Talia Ryder, Eyo Edebiri, and Simon Rex star in this debut feature from director Sean Price Williams, which follows Ryder’s Lillian, a high schooler who splits off from a class trip to Washington, D.C. and ends up learning some unexpected lessons on her adventure.

best movies new york film festival 2023
Courtesy UTOPIA

The Taste of Things

Trân Anh Hùng won the Best Director prize at this year’s Cannes Film Festival for this period romance, starring the once-married actors Juliette Binoche and Benoît Magimel as longtime colleagues in a 19th-century French kitchen who finally acknowledge their feelings for one another.

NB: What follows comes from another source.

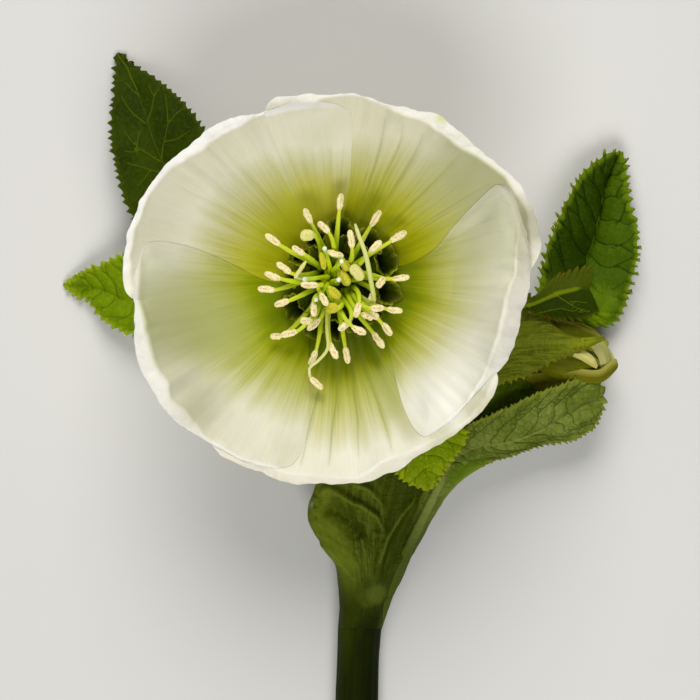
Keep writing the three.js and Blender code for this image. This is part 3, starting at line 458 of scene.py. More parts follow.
# middle angle, layer, corners (from, to) of the margin, outline anticlockwise
SEPALS = {
    "sepal_left": [208, 0, (9, 26), [
        [308, 281], [296, 282.5], [280, 283], [262, 279], [240, 268], [215, 256], [190, 247], [165, 243], [150, 245],
        [141, 255], [136, 272], [134, 288], [133.5, 303], [133.6, 321], [134.6, 339], [137.8, 357.5], [143.5, 375],
        [152.5, 391], [161.5, 407], [175, 421], [191, 432], [207, 442], [224, 452], [243, 461], [262, 467], [279, 468],
        [292, 462], [302, 446], [308, 424], [309.5, 400], [309, 372], [309, 345], [312, 322], [318, 307]]],
    "sepal_upper_left": [134, -1, (6, 25), [
        [337, 252], [341, 235], [346, 205], [349.5, 180], [351, 155], [351.5, 133], [348, 116], [339, 104.5],
        [325, 101], [309, 100.5], [292, 102.5], [275, 106.5], [258, 113], [240, 117], [222, 121], [206, 129],
        [193, 140.5], [179, 152], [165, 164.5], [154, 179], [143.5, 195], [135, 211.5], [128.8, 229], [124.8, 247.5],
        [122.8, 266], [122.5, 281], [126, 293], [136, 300], [155, 303], [185, 302], [215, 300], [245, 298],
        [270, 296], [289, 289], [303, 279]]],
    "sepal_upper_right": [59, -2, (7, 29), [
        [364, 272], [385, 279], [420, 279], [455, 278], [490, 280], [515, 279], [528, 272], [536, 262], [541, 249],
        [540, 235], [535, 214], [528, 198], [518, 181.5], [503, 168], [490, 156.8], [476, 145.7], [463, 135],
        [450.6, 123], [436, 113.5], [419, 109.4], [402, 106.5], [386, 102.5], [370, 96.5], [354, 93], [337, 92.8],
        [320, 93.2], [303, 93.3], [286, 93.5], [274, 97], [266, 106], [266, 122], [275, 145], [291, 178], [310, 213],
        [330, 247]]],
    "sepal_right": [346, 0, (8, 26), [
        [356, 303], [366, 312], [377, 325], [386, 341], [391, 362], [396, 384], [401, 403], [409, 421], [418, 431],
        [427, 433.5], [441, 425.5], [451, 420], [464, 403], [481, 387], [497, 372], [511, 354], [517, 337], [523, 313],
        [528, 296], [531.5, 280], [531, 260], [528, 240], [523.5, 221], [517, 203], [509, 189], [500, 184.5],
        [490, 188], [471, 205], [451, 228], [434, 248], [417, 260], [398, 267], [381, 271], [367, 274]]],
    "sepal_bottom": [276, -1, (7, 28), [
        [325, 306], [313, 321], [298, 342], [280, 366], [258, 392], [236, 415], [218, 432], [211, 442], [219, 454],
        [235, 462.5], [251, 469.6], [268, 476], [285, 481.5], [302, 484.3], [320, 484.3], [337, 483.3], [354, 482.7],
        [371.5, 480.5], [388, 475.5], [403, 466.8], [417, 457.5], [432, 449.5], [446, 441], [460, 431.5], [473.5, 421],
        [484.5, 408], [493.5, 394.5], [498.5, 380], [494, 369], [480, 362], [458, 354], [432, 344], [402, 330],
        [375, 315], [352, 302.5]]],
}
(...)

best movies new york film festival 2023
Courtesy IFC Films

The Zone of Interest

This year’s submission from the United Kingdom for the Oscars’s Best International Feature category, The Zone of Interest tells the story of a seemingly (and eerily) normal German family whose idyllic 1940s existence runs up against that of their neighbors: the people living in Auschwitz, where patriarch Rudolf Höss works. Directed by Jonathan Glazer and starring Sandra Hüller and Christian Friedel, the film (based loosely on a Martin Amis novel) won the Grand Prix prize at Cannes and has buzzed-about chances of taking home more awards as the year rolls on.